Wilson and Chapman continue this popular series that began with Bear Snores On (2002).

Bear has invited his friends for lunch, when “something wiggled, and it wobbled…something moved when he chewed! It was… / Bear’s / loose / tooth!” In full-bleed spreads with a palette dominated by blues and greens, Chapman ably portrays Bear’s concern over this dental dilemma as well as the genuine empathy and determination of his many animal friends when they try to help remove the tooth.
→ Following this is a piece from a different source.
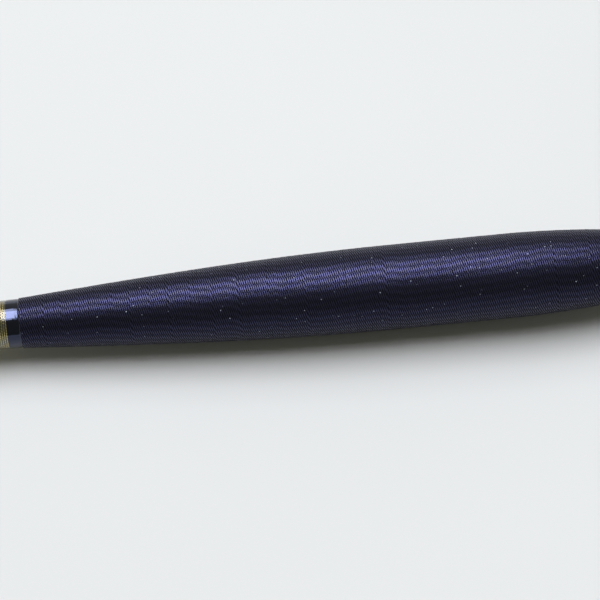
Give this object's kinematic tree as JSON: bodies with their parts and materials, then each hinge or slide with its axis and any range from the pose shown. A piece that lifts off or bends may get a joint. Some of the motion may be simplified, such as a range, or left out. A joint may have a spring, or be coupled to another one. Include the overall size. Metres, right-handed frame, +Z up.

On several pages Bear looks right at readers as he reacts to his predicament, bringing them immediately into the story. After Hare, Mouse, Wren, Owl, Badger and others all fail at prying it loose, Bear “used his tongue and…gave a little nudge” until it falls out. A fairy comes as Bear sleeps and leaves “blueberries where Bear’s tooth had been!” Wilson keeps young readers engaged with rhyming text that keeps the gentle action flowing.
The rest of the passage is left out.